Twinning-Induced Plasticity steel which is also known as TWIP steel is a class of austenitic steels which can deform by both glide of individual dislocations and mechanical twinning on the {1 1 1}γ<1 1 >γ system.
They have outstanding mechanical properties at room temperature combining high strength (ultimate tensile strength of up to 800 MPa) and ductility (elongation to failure up to 100%) based on a high work-hardening capacity. TWIP steels have mostly high content in Mn (above 20% in weight %) and small additions of elements such C (<1 wt.%), Si (<3 wt.%), or Al (<3 wt.%). The steels have low stacking fault energy (between 20 and 40 mJ/m2) at room temperature.
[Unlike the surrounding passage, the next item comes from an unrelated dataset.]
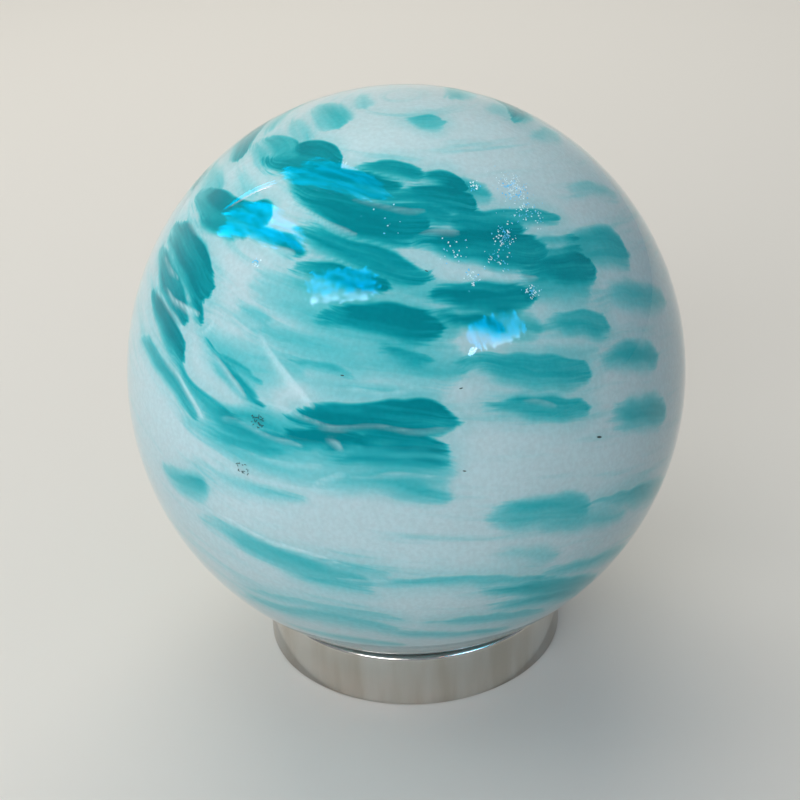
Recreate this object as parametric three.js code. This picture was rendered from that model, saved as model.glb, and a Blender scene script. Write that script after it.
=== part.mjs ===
// Witch ball: a sealed globe of blown glass that rests in a low metal ring.
// Millimetres, +Z up. The origin is on the common axis, at the underside of the ring.
import * as THREE from "three";

// Globe
const globeWidth = 150;
const globeHeight = 154; // blown a little taller than it is wide
const pontilWidth = 18; // small polished flat at the foot of the globe, hidden inside the ring

// Ring
const ringWidth = 84.5;
const ringWall = 2.2;
const ringHeight = 15.8;
const footChamfer = 0.4;

// Air between the glass and the rounded rim that carries it
const seatGap = 0.3;

// Fineness of the turned forms
const turnSteps = 64;
const globeSteps = 32;
const rimSteps = 8;

const waistRadius = globeWidth / 2;
const crownRadius = globeHeight / 2;
const rimRadius = ringWall / 2;
const rimCircle = ringWidth / 2 - rimRadius;
const rimCentreHeight = ringHeight - rimRadius;

const glass = new THREE.MeshStandardMaterial({ color: 0xa6c4c9, roughness: 0.05, metalness: 0 });
const satinSteel = new THREE.MeshStandardMaterial({ color: 0xa3a19c, roughness: 0.25, metalness: 1 });

// Height of the globe's centre at which its skin clears the round rim by the seat gap.
// The angle runs up the globe's profile from its foot; the skin there, carried outwards by the
// rim's radius and the gap, has to meet the circle on which the rim is rounded.
function seatedCentreHeight() {
  const reach = rimRadius + seatGap;
  let low = 0;
  let high = Math.PI / 2;
  let height = 0;
  while (high - low > 1e-9) {
    const angle = (low + high) / 2;
    const out = Math.sin(angle) / waistRadius;
    const down = Math.cos(angle) / crownRadius;
    const length = Math.hypot(out, down);
    const radius = waistRadius * Math.sin(angle) + (reach * out) / length;
    height = rimCentreHeight + crownRadius * Math.cos(angle) + (reach * down) / length;
    if (radius < rimCircle) low = angle;
    else high = angle;
  }
  return height;
}

// A profile of [radius, height] pairs turned about +Z.
function turned(profile) {
  const points = profile.map(([radius, height]) => new THREE.Vector2(radius, height));
  return new THREE.LatheGeometry(points, turnSteps).rotateX(Math.PI / 2);
}

// Half an ellipse from foot to crown, cut flat across the pontil, with a step at the very waist.
function globeProfile() {
  const footAngle = Math.asin(pontilWidth / globeWidth);
  const halfSteps = globeSteps / 2;
  const profile = [[0, -crownRadius * Math.cos(footAngle)]];
  for (const [start, end] of [[footAngle, Math.PI / 2], [Math.PI / 2, Math.PI]]) {
    for (let step = 0; step < halfSteps; step += 1) {
      const angle = start + ((end - start) * step) / halfSteps;
      profile.push([waistRadius * Math.sin(angle), -crownRadius * Math.cos(angle)]);
    }
  }
  profile.push([0, crownRadius]);
  return profile;
}

// Straight wall with a small chamfer at both edges of the foot and a fully rounded rim.
function ringProfile() {
  const outer = ringWidth / 2;
  const inner = outer - ringWall;
  const profile = [
    [inner, footChamfer],
    [inner + footChamfer, 0],
    [outer - footChamfer, 0],
    [outer, footChamfer],
  ];
  for (let step = 0; step <= rimSteps; step += 1) {
    const angle = (Math.PI * step) / rimSteps;
    profile.push([
      rimCircle + rimRadius * Math.cos(angle),
      rimCentreHeight + rimRadius * Math.sin(angle),
    ]);
  }
  profile.push([inner, footChamfer]);
  return profile;
}

const globe = new THREE.Mesh(turned(globeProfile()), glass);
globe.name = "glass_ball";
globe.position.z = seatedCentreHeight();

const ring = new THREE.Mesh(turned(ringProfile()), satinSteel);
ring.name = "ring_stand";

const witchBall = new THREE.Group();
witchBall.add(globe, ring);

export default witchBall;
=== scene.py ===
"""Dresses the witch ball: clear skin over milky glass with teal drawn through it, on a metal ring."""
import math
import random
from collections import namedtuple

import bmesh
import bpy
import numpy as np
from mathutils import Matrix, Quaternion, Vector


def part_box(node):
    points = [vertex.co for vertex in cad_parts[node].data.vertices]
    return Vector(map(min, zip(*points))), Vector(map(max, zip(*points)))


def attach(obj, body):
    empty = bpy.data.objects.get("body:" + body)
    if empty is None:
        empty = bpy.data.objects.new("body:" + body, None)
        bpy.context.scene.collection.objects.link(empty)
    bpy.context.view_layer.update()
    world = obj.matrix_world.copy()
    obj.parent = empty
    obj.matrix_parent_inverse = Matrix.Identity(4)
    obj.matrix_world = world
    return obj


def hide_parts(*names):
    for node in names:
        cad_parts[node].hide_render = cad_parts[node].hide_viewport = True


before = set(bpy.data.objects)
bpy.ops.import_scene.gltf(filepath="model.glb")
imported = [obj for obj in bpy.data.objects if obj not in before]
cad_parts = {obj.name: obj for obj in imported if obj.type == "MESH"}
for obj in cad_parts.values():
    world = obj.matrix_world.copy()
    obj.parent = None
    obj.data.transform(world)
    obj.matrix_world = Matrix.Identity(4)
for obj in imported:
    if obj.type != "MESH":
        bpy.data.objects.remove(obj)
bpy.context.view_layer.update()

bl_info = {
    "name": "Witch Ball",
    "version": (1, 0, 0),
    "blender": (4, 5, 0),
    "location": "View3D > Sidebar > Witch Ball",
    "description": "Builds a blown glass witch ball and its metal ring around a packed frame",
    "category": "Object",
}

BODY = "root"
MM = 0.001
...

Although the details of the mechanisms controlling strain-hardening in TWIP steels are still unclear, the high strain-hardening is commonly attributed to the reduction
of the dislocation mean free path with the increasing fraction of deformation twins as these are considered to be strong obstacles
to dislocation glide. Therefore, a quantitative study of deformation twinning in TWIP steels is critical to understand their strain-hardening mechanisms and mechanical properties. Deformation twinning can be considered as a nucleation and growth process. Twin growth is assumed to proceed by co-operative movement of Shockley partials on subsequent {111} planes.

History 
First steel based on plasticity induced by mechanical twinning was found in 1998 which had strength of 800 MPa with a total elongation of above 85%. These values vary with deformation temperature, strain rate and chemical composition.

Researchers have shown that increased work hardening attributed to the partitioning of the austenite grains is the main contributing factor to the overall elongation of TWIP steels in which the mechanical strain of twinning have a rather small contribution.

Compositions 
TWIP steels usually contain large concentrations of Mn because it is crucial to preserve the austenitic structure based on the ternary system of Fe-Mn-Al  and control Stacking Fault Energy (SFE) of the Iron-based alloys.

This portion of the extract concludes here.